One thing that is resolved is the plotline involving a young soldier but we don’t get to see any of it. We’re told what happened and how brave he was, but were told in such great detail that it kind of robs the moment of some of its power. It may have been a conscious decision to play that down and instead to focus more on Kirk’s reaction to the news, but in a production brimming with several very effective battle sequences it seems odd that even a handful of shots couldn’t have been spliced in just to get that moment across a bit better.
The way the threat to the Enterprise is eventually handled also didn’t quite sit right with me. Having identified the intruder as being interested in nothing more than information-gathering the Enterprise crew takes steps to isolate it and then they just destroy it. Really? With the threat now contained and easily transportable, perhaps to some science station for further study, just destroying it out of hand didn’t feel particularly Star Trek.
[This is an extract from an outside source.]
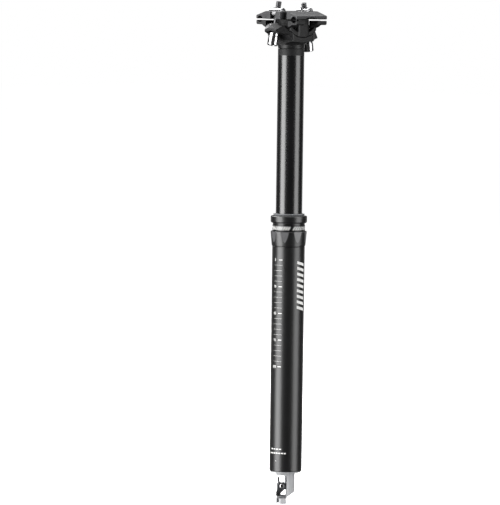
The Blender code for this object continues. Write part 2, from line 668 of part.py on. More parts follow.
def clamp_head():
    head = add_piece("clamp_head", side_mesh("clamp_head", head_profile(), 16.5), FORGED_BLACK)
    plan = rounded([(-31.0, 6.2), (-27.0, 8.6), (-14.0, BODY_HALF_Y), (13.0, BODY_HALF_Y), (23.0, 9.6),
                    (29.0, 7.6), (29.0, -7.6), (23.0, -9.6), (13.0, -BODY_HALF_Y), (-14.0, -BODY_HALF_Y),
                    (-27.0, -8.6), (-31.0, -6.2)], 2.4)
    plan_mesh = outline_mesh("head_plan", plan, 30)
    plan_mesh.transform(Matrix.Translation((0, 0, 200 * MM)))
    keep(head, add_tool("head_plan", plan_mesh))
    funnel = [(0, 230), (34, 230), (34, 199.0), (29.6, 195.8), (19.0, 194.0), (15.2, 193.0),
              (13.3, 191.0), (12.5, 188.6), (12.5, 186), (0, 186)]
    keep(head, spun_tool("head_funnel", funnel, SMOOTH))
    for side in (-1, 1):
        normal = Vector((-0.6, 0.3 * side, 0.66)).normalized()
        facet = add_tool(f"shoulder_facet_{side}", box_mesh("shoulder_facet", (-20, -20, 0), (20, 20, 12)))
        facet.rotation_mode = "QUATERNION"
        facet.rotation_quaternion = normal.to_track_quat("Z", "Y")
        facet.location = Vector((-24.4, 0, 212.9)) * MM
        cut(head, facet)
    spigot = [(0, HEAD_FOOT_Z + 2), (12.4, HEAD_FOOT_Z + 2), (12.4, HEAD_FOOT_Z + 0.01),
              (SPIGOT_R, HEAD_FOOT_Z + 0.01), (SPIGOT_R, SPIGOT_Z + 0.5), (SPIGOT_R - 0.5, SPIGOT_Z),
              (0, SPIGOT_Z)]
    join(head, spun_tool("spigot", spigot))
    for name, radius, low, high in (("spigot_bore", SPIGOT_BORE_R, SPIGOT_Z - 2, FLOOR_LOW_Z),
                                    ("stud_hole", STUD_R + GAP, FLOOR_LOW_Z - 2, FLOOR_HIGH_Z + 2),
                                    ("nut_pocket", POCKET_R, FLOOR_HIGH_Z, TILT_Z)):
        cut(head, add_tool(name, rod_mesh(name, radius, low, high, MEDIUM)))
    for name, swing, lean, half in (("rear", REAR_SWING, REAR_LEAN, 3.8),
                                    ("front", FRONT_SWING, FRONT_LEAN, 4.2)):
        hole_mesh = outline_mesh(f"{name}_ear_hole", stadium(half, 3.3), 18)
        hole_mesh.transform(lean_matrix(swing, lean))
        cut(head, add_tool(f"{name}_ear_hole", hole_mesh))
        cut(head, washer_seat(swing, lean, name))


def washer_seat(swing, lean, name):
    """The lower cap of a ball about the swing point, where the domed washer bears."""
    top = -EAR_BELOW + 1.4
    radius = DOME_R + GAP
    start = math.degrees(math.asin(top / radius))
    cap = [(0, top)] + [(radius * math.cos(math.radians(a)), radius * math.sin(math.radians(a)))
                        for a in (start + (-90 - start) * i / 10 for i in range(10))] + [(0, -radius)]
    tool = spun_tool(f"{name}_washer_seat", cap, SMALL)
    tool.matrix_world = lean_matrix(swing, lean)
    return tool


# ---------------------------------------------------------------- saddle clamp
def rail_groove(name, side, shift):
    mesh = rod_mesh(name, RAIL_R, -30, 30, MEDIUM)
    mesh.transform(Matrix.Translation((0, side * RAIL_Y * MM, (RAIL_Z + shift) * MM))
                   @ Matrix.Rotation(math.radians(90), 4, "Y"))
    return add_tool(name, mesh)


def lower_cradle():
    """Four rail ears on a bowl that rocks in the head."""
    inner = CRADLE_R - 3.6
    top = SLIT_LOW_Z - TILT_Z - 0.4
    start = math.degrees(math.asin(top / CRADLE_R))
    end = math.degrees(math.asin(top / inner))
    outer_arc = arc(0, 0, CRADLE_R, 180 - start, 360 + start, 32)
    inner_arc = arc(0, 0, inner, 360 + end, 180 - end, 24)
    bowl = side_mesh("lower_cradle", outer_arc + inner_arc, BODY_HALF_Y)
    cradle = add_piece("lower_cradle", bowl, FORGED_BLACK)
    place(cradle, (0, 0, TILT_Z))
    limit = spun_side_tool("cradle_limit", CRADLE_R - 0.25)
    trim = box_mesh("cradle_trim", (-BOWL_HALF_X, -40, -60), (BOWL_HALF_X, 40, 60))
    keep(cradle, place(add_tool("cradle_trim", trim), (0, 0, TILT_Z)))
    hub_x, hub_y = HUB_HALF_X, BODY_HALF_Y + 0.3
    hub_plan = rounded([(-hub_x, -hub_y), (hub_x, -hub_y), (hub_x, hub_y), (-hub_x, hub_y)], 3.0)
    hub = outline_mesh("cradle_hub", hub_plan, HUB_HALF_TALL)
    hub_tool = place(add_tool("cradle_hub", hub), (0, 0, HUB_TOP_Z - HUB_HALF_TALL))
    keep(hub_tool, limit)
    join(cradle, hub_tool)
    for side in (-1, 1):
        for end_side in (-1, 1):
            name = f"ear_{'rear' if end_side < 0 else 'front'}_{'right' if side < 0 else 'left'}"
            xs = sorted((end_side * EAR_IN_X, end_side * CLAMP_HALF_X))
            section = [(side * EAR_IN_Y, SLIT_LOW_Z), (side * (CLAMP_HALF_Y - 0.3), SLIT_LOW_Z),
                       (side * (CLAMP_HALF_Y - 0.3), 211.0), (side * (CLAMP_HALF_Y - 1.2), 210.0),
                       (side * 19.0, 209.8), (side * 16.5, 208.0), (side * EAR_IN_Y, 206.6)]
            if side < 0:
                section.reverse()
            mesh = end_mesh(name, section, (xs[1] - xs[0]) / 2)
            ear = add_tool(name, mesh)
            ear.location = ((xs[0] + xs[1]) / 2 * MM, 0, 0)
            keep(ear, limit)
            join(cradle, ear)
    for side in (-1, 1):
        cut(cradle, rail_groove(f"lower_groove_{side}", side, RAIL_BITE))
    for end_side in (-1, 1):
        xs = sorted((end_side * 12.0, end_side * 40.0))
        slot = box_mesh("cradle_slot", (xs[0], -SLOT_HALF_Y, 190), (xs[1], SLOT_HALF_Y, 230))
        cut(cradle, add_tool(f"cradle_slot_{end_side}", slot))


def spun_side_tool(name, radius):
    """A round limit about the rocking axis that no clamp piece leaves."""
    mesh = rod_mesh(name, radius, -40, 40, 96)
    mesh.transform(Matrix.Rotation(math.radians(90), 4, "X"))
    return place(add_tool(name, mesh), (0, 0, TILT_Z))


def upper_clamp():
    """A ribbed plate with forked ends; the barrel nuts lie in its two troughs."""
    half = [(CLAMP_HALF_Y, SLIT_HIGH_Z), (CLAMP_HALF_Y, PLATE_EDGE_Z), (PLATE_FLAT_Y, PLATE_TOP_Z)]
    section = rounded(half + [(-y, z) for y, z in reversed(half)], 1.2, 3)
    clamp = add_piece("upper_clamp", end_mesh("upper_clamp", section, PRONG_X + 1), SATIN_GREY)
    corner = CLAMP_HALF_X
    quarter = [(NOTCH_X, PRONG_Y + 1.6), (NOTCH_X, PRONG_Y), (PRONG_X, PRONG_Y)]
    ear = [(corner, CLAMP_HALF_Y + 2), (corner, PRONG_Y + 2.6)]
    right = ear + quarter
    plan = (right + [(x, -y) for x, y in reversed(right)]
            + [(-x, -y) for x, y in right] + [(-x, y) for x, y in reversed(right)])
    plan_mesh = outline_mesh("clamp_plan", rounded(plan, 1.2, 3), 20)
    keep(clamp, place(add_tool("clamp_plan", plan_mesh), (0, 0, 220)))
    for side in (-1, 1):
        cut(clamp, rail_groove(f"upper_groove_{side}", side, -RAIL_BITE))
    arch_mesh = rod_mesh("clamp_arch", ARCH_R, -40, 40, 96)
    arch_mesh.transform(Matrix.Rotation(math.radians(90), 4, "X"))
    cut(clamp, place(add_tool("clamp_arch", arch_mesh), (0, 0, ARCH_TOP_Z - ARCH_R)))
    for end_side, lean, swing in ((-1, REAR_LEAN, REAR_SWING), (1, FRONT_LEAN, FRONT_SWING)):
        xs = sorted((end_side * CLAMP_SLOT_X, end_side * 40.0))
        slot = box_mesh("clamp_slot", (xs[0], -SLOT_HALF_Y, 200), (xs[1], SLOT_HALF_Y, 240))
        cut(clamp, add_tool(f"clamp_slot_{end_side}", slot))
        reach = BARREL_NUT_HALF + GAP
        trough_mesh = rod_mesh("nut_trough", BARREL_NUT_R + GAP, -reach, reach, MEDIUM)
        trough_mesh.transform(Matrix.Rotation(math.radians(90), 4, "X"))
        x = nut_x(swing, lean)
        trough = add_tool(f"nut_trough_{end_side}", trough_mesh)
        cut(clamp, place(trough, (x, 0, BARREL_NUT_Z)))


def nut_x(swing, lean):
    """Where the bolt's axis passes the barrel nut's height."""
    return swing[0] + (BARREL_NUT_Z - swing[1]) * math.tan(math.radians(lean))


# ---------------------------------------------------------------- clamp bolts, washers and barrel nuts
def clamp_bolt(name, swing, lean, tip):
    profile = [(0, tip), (BOLT_R - 0.5, tip), (BOLT_R, tip - 0.5), (BOLT_R, -HEAD_TOP),
               (BOLT_HEAD_R - 0.3, -HEAD_TOP), (BOLT_HEAD_R, -HEAD_TOP - 0.3),
               (BOLT_HEAD_R, -HEAD_END + 0.5), (BOLT_HEAD_R - 0.5, -HEAD_END), (0, -HEAD_END)]
    bolt = turned(f"{name}_bolt", profile, CHROME, BOLT_SIDES)
    place(bolt, (swing[0], 0, swing[1]), (0, lean, 0))
    socket = add_tool(f"{name}_socket", rod_mesh("hex_socket", HEX_R, -HEAD_END - 2, -HEAD_END + 4.5, 6))
    cut(bolt, place(socket, (swing[0], 0, swing[1]), (0, lean, 0)))
    dome = []
    for i in range(5):
        radius = BOLT_R + 0.4 + (WASHER_R - BOLT_R - 0.4) * i / 4
        dome.append((radius, -math.sqrt(DOME_R ** 2 - radius ** 2)))
    profile = dome + [(WASHER_R, -WASHER_FOOT), (BOLT_R + 0.4, -WASHER_FOOT)]
    washer = turned(f"{name}_washer", profile, CHROME, BOLT_SIDES)
    place(washer, (swing[0], 0, swing[1]), (0, lean, 0))


def barrel_nut(name, swing, lean):
    mesh = rod_mesh(f"{name}_barrel_nut", BARREL_NUT_R, -BARREL_NUT_HALF, BARREL_NUT_HALF, MEDIUM)
    mesh.transform(Matrix.Rotation(math.radians(90), 4, "X"))
    nut = add_piece(f"{name}_barrel_nut", mesh, CHROME)
    spot = (nut_x(swing, lean), 0, BARREL_NUT_Z)
    place(nut, spot, (0, lean, 0))
    bore = add_tool(f"{name}_nut_bore", rod_mesh("nut_bore", BARREL_NUT_BORE_R, -9, 9, SMALL))
    cut(nut, place(bore, spot, (0, lean, 0)))
    smooth(nut)


outer_tube()
collar_nut()
collar_rings()
stanchion()
cartridge()
actuator_housing()
housing_ring()
pivot_pin()
lever()
cable_barrel()
release_pin()
clamp_head()
lower_cradle()
upper_clamp()
for which, point, angle, end in (("rear", REAR_SWING, REAR_LEAN, REAR_TIP),
                                 ("front", FRONT_SWING, FRONT_LEAN, FRONT_TIP)):
    clamp_bolt(which, point, angle, end)
    barrel_nut(which, point, angle)
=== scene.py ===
# %% [markdown]
# # A dropper seatpost, part by part
# A dropper seatpost is a telescopic tube for a mountain bicycle. A polished inner tube carries the
# saddle clamp and slides in a blasted outer tube, which the bicycle's frame holds. This lesson builds
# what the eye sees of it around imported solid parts, whose sizes and joints are already settled.
# Everything here is in metres, with Z up along the post and X towards the front of the bicycle.

import json
import math

import bmesh
import bpy
from mathutils import Matrix, Vector


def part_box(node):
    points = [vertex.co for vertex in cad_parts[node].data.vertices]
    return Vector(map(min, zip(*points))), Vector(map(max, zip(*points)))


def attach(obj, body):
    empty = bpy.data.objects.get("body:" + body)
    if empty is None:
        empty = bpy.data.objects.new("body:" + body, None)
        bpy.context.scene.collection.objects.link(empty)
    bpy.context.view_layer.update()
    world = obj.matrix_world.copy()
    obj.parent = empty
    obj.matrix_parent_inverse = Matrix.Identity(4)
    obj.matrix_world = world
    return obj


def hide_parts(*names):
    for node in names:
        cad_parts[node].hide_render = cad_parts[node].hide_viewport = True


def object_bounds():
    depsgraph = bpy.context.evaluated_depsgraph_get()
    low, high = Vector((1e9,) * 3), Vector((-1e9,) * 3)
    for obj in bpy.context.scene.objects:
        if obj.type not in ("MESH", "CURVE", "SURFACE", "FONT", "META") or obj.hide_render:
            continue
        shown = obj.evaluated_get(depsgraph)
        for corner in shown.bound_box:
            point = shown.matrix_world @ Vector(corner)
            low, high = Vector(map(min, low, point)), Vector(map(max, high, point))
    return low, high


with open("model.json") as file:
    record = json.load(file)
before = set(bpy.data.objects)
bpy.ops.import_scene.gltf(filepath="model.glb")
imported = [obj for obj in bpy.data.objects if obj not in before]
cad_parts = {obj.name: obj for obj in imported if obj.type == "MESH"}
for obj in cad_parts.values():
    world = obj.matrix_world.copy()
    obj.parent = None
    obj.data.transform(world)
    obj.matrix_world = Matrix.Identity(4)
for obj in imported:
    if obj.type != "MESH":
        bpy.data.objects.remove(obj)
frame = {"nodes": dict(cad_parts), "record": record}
nodes = frame["nodes"]
cad_low, cad_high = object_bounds()
MM = 0.001
print(f"{len(nodes)} packed parts, {(cad_high.z - cad_low.z) / MM:.1f} mm tall")

# %% [markdown]
# ## Colours and nodes
# Colours are chosen as they look on a screen, in sRGB hex. Blender's shaders work in linear light, so
# one function converts them. A second small function adds any shader node, with its settings and
# links, which keeps every material below to a few readable lines.


# %% Colour and node helpers
def colour(hex_code):
    """An sRGB hex colour such as #1b1b1d as linear red, green, blue and alpha."""
    parts = [int(hex_code[i:i + 2], 16) / 255 for i in (1, 3, 5)]
    linear = [c / 12.92 if c <= 0.04045 else ((c + 0.055) / 1.055) ** 2.4 for c in parts]
    return (*linear, 1.0)


def add_node(tree, kind, settings):
    """Adds one node. A setting named or numbered like an input goes to that input, as a value or as a
    link when it is another node's output. Any other setting belongs to the node itself."""
    made = tree.nodes.new(kind)
    for key, value in settings.items():
        if isinstance(value, bpy.types.NodeSocket):
            tree.links.new(value, made.inputs[key])
        elif isinstance(key, int) or key in made.inputs:
            made.inputs[key].default_value = value
        else:
            setattr(made, key, value)
    return made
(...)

These however are very minor niggles, and in no way affected my enjoyment of the episode. Once again Star Trek Continues shows what can be done when a group of like-minded talented people get together and produce something brilliant purely out of love for the original source material. While Divided We Stand doesn’t quite reach the heights of my favourite episode thus far (episode 2, Lolani) one thing that all five episodes have in common is that they are great Star Trek as in the heart and soul of what made the original series so great is alive and well in these episodes. Each has the tough decisions, the explorations on humanity, the character dramas that made the best episodes of the series so compelling and frankly these five stories are far superior to much of the latter years of televised Star Trek or the recent feature films in terms of being true to the original Roddenberry concept. The heart is there, the optimism is there. Trek is there, and it looks set to continue for a very long time to come! But in the words of LeVar Burton, you don’t have to take my word for it why not give it a look for yourself?